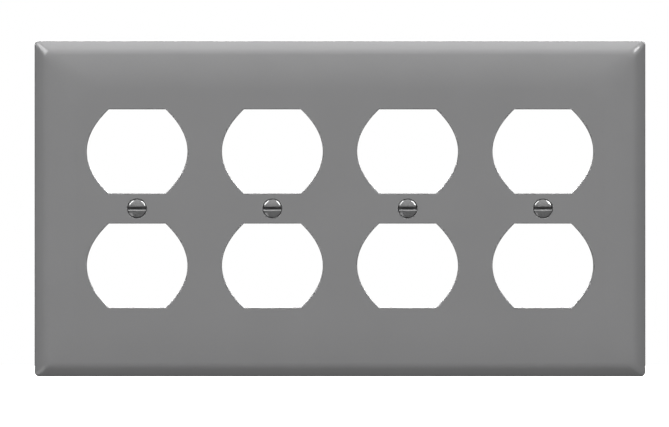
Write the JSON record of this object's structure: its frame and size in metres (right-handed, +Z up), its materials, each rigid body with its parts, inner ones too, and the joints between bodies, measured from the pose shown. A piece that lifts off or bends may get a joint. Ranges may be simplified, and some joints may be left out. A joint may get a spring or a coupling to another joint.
{
  "type": "duplex wall plate",
  "caption": "Wall plate with a bevelled rim and barrel-shaped openings for duplex receptacles, held by slotted oval-head screws.",
  "frame": {"origin": "middle of the plate's back rim, on the wall surface", "axes": "+Z up, +X to the right seen from the front, +Y into the wall; the face looks along -Y"},
  "size_m": [0.208, 0.0138, 0.1142],
  "materials": {
    "plate_plastic": "satin",
    "screw_finish": "gloss"
  },
  "bodies": {
    "plate": {"wall_plate": "plate_plastic"},
    "screw_1": {"screw_1": "screw_finish"},
    "screw_2": {"screw_2": "screw_finish"},
    "screw_3": {"screw_3": "screw_finish"},
    "screw_4": {"screw_4": "screw_finish"}
  },
  "joints": [
    {"name": "screw_1_backs_out", "type": "slide", "parent": "plate", "child": "screw_1", "axis": [0, -1, 0], "range_m": [0, 0.0137]},
    {"name": "screw_2_backs_out", "type": "slide", "parent": "plate", "child": "screw_2", "axis": [0, -1, 0], "range_m": [0, 0.0137]},
    {"name": "screw_3_backs_out", "type": "slide", "parent": "plate", "child": "screw_3", "axis": [0, -1, 0], "range_m": [0, 0.0137]},
    {"name": "screw_4_backs_out", "type": "slide", "parent": "plate", "child": "screw_4", "axis": [0, -1, 0], "range_m": [0, 0.0137]}
  ]
}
________________________________________
*Exercise details*. Count how many lines above contain the word "from". Reply with the number alone.

*Written answer*. 2